Microsoft Excel statistics have a plethora of uses, limited only by the analyst's imagination, data, and job description. What are these uses and how do you choose the right Excel toolset for maximum utility?
Let's say you work at BP and you're interested in the relationship between the depth of oil wells in the Caribbean with the frequency of oil rig problems. You have several thousand monthly data points of disaster event frequency data and the average depth of each well from the ocean surface to the sea floor, and from the sea floor to the oil pool. You need to quickly generate a probability distribution and estimates of the likelihood of future oil rig disaster events for a board meeting in 1 hour. Several Microsoft Excel statistics tools can generate this analysis in 15 minutes or less. Too bad BP didn't know!

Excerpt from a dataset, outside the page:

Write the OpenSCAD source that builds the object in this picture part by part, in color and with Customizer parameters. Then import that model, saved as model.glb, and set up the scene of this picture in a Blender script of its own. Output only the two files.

Another example: You hold a portfolio of corporate bonds rated triple-A, Baa, and C in a customer account which has generated significant paper profits in the last year. Your customer asks you whether he should sell this portfolio, or whether he should hold it and buy protection with credit derivatives, and needs to know the answer by the end of the day. You have access to extensive data on historical default probabilities of different bonds with different ratings, as well as historical time series of credit spreads, CDS prices, and equity prices. Using this data and a Microsoft Excel statistics library, you are able to answer with 95% confidence, that based on current market conditions, the length of the bond price runup, and the current economic cycle, credit default spreads on speculative grade bonds are likely to increase by at least 15% in the next 6 months. You recommend selling the C-rated bonds, buying index CDS on the High Yield index, reducing the portfolio's Baa exposure gradually, and holding the triple-A rated bonds.

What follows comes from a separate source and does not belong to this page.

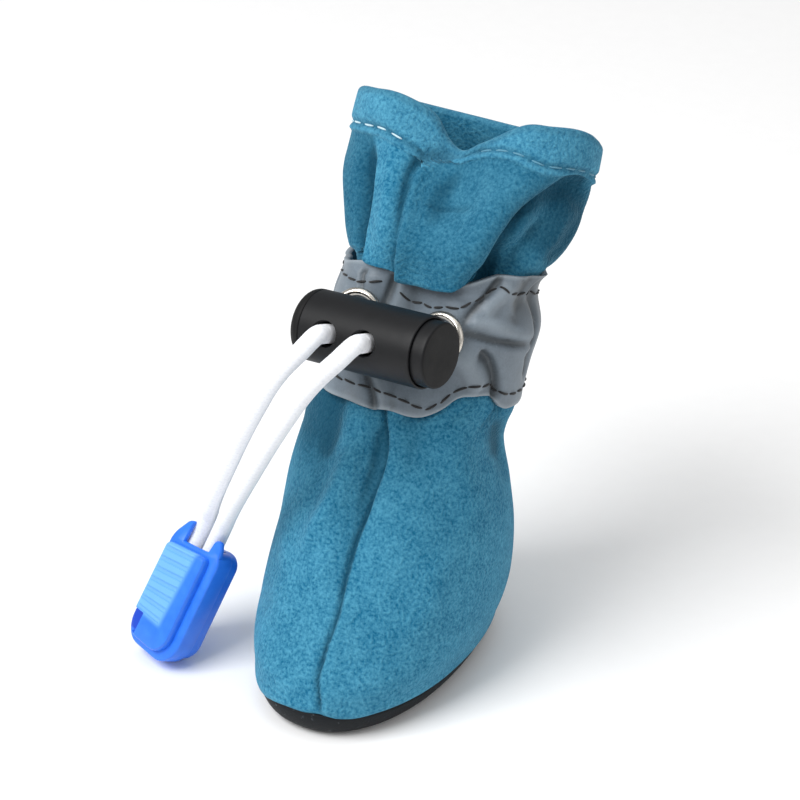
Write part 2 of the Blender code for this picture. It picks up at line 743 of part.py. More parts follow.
def strand_route(number):
    """A free strand's way from the lock's front mouth, out and down to the clip."""
    mouth = lock_hole(number, 0.0)
    leave = lock_hole(number, -STRAND_LEAD)
    out = (leave - mouth).normalized()
    side = -1 if number == 0 else 1
    top = clip_matrix() @ Vector((side * 0.5 * STRAND_SPREAD, 0.0, CLIP_LENGTH))
    end = clip_matrix() @ Vector((side * 0.5 * STRAND_SPREAD, 0.0, CLIP_LENGTH - STRAND_INSET))
    route = [leave]
    for bend in STRAND_BENDS:
        route.append(leave.lerp(top, bend.share) + bend.push * out + Vector((0.0, 0.0, bend.sag)))
    return [mouth, *smooth_route([*route, top, end], 1.3 * CORD_DIAMETER)]


def main():
    clear_scene()
    root = bpy.data.objects.new("boot", None)
    bpy.context.scene.collection.objects.link(root)
    pile = material("teal_pile", (0.03, 0.26, 0.38), 0.95)
    rubber = material("sole_rubber", (0.012, 0.014, 0.016), 0.75)
    fleece = material("lining_fleece", (0.03, 0.24, 0.34), 0.98)
    silver = material("reflective_grey", (0.24, 0.27, 0.31), 0.45)
    nickel = material("nickel", (0.72, 0.70, 0.66), 0.25, 1.0)
    elastic = material("white_elastic", (0.86, 0.87, 0.90), 0.80)
    black = material("black_plastic", (0.018, 0.018, 0.019), 0.50)
    blue = material("blue_plastic", (0.03, 0.22, 0.85), 0.35)
    build_outsole(root, rubber)
    build_insole(root, fleece)
    build_upper(root, pile)
    build_band(root, silver)
    build_eyelet("eyelet_left", -1, root, nickel)
    build_eyelet("eyelet_right", 1, root, nickel)
    build_lock_barrel(root, black)
    build_lock_button(root, black)
    build_drawcord(root, elastic)
    for number, name in enumerate(("cord_strand_left", "cord_strand_right")):
        build_cord(name, strand_route(number), root, elastic)
    build_clip(root, blue)


main()
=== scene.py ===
# %% [markdown]
# A small dog's boot is a soft bag of pile fabric on a thin rubber sole. A grey reflective band round the
# ankle is a tunnel for an elastic cord, and the cord leaves it through two eyelets, runs through a
# spring lock and ends in a blue plastic clip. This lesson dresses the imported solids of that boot: each
# cell makes one piece, in metres, in the frame of the solids.

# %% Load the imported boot
import math
from collections import namedtuple

import bmesh
import bpy
import numpy as np
from mathutils import Matrix, Vector


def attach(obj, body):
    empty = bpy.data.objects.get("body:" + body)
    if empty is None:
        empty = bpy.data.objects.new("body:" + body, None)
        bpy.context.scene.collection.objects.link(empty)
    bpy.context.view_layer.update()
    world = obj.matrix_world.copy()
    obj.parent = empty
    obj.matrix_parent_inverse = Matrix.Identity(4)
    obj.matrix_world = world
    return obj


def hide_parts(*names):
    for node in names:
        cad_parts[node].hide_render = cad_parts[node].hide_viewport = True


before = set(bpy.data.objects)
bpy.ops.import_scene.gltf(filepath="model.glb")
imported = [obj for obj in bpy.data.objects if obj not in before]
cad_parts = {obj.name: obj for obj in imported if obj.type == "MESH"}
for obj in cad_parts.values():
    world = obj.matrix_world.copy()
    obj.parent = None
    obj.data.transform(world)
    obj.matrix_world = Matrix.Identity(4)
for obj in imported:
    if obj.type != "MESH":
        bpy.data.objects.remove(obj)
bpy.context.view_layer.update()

MM = 0.001
print("nodes:", sorted(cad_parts))

# %% [markdown]
# The camera comes first. It stands in front of the toe, to the boot's left and above it, and a long lens
# keeps the proportions true. The boot seems to lean back because the camera looks down on it.

# %% Camera
def new_object(name, data):
    """An object of the scene that holds a mesh, a camera or a lamp."""
    made = bpy.data.objects.new(name, data)
    bpy.context.scene.collection.objects.link(made)
    return made


AZIMUTH, ELEVATION, ROLL = 28.3, 30.7, 1.3
AIM = Vector((0.00035, 0.00546, 0.0481))
DISTANCE, LENS, SENSOR = 0.5, 135.0, 36.0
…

A final example might be cyclical long term weather patterns to project the price of a basket of food commodities including wheat, corn, beef, soybeans, and orange juice. By importing national weather pattern data from different geographic locations and inflation-adjusted commodity prices into Excel and running a multivariate regression analysis, you are able to ascertain the predictive quality of weather on commodity prices during different time periods. By comparing these results with a similar exercise using geographic population density, lifespan, and education levels to predict commodity prices, you deduce a further potential relationship. Such complex analyses can be easily computed using Excel and statistical tools.
As shown by these examples, the uses of Microsoft Excel statistics capabilities are never-ending.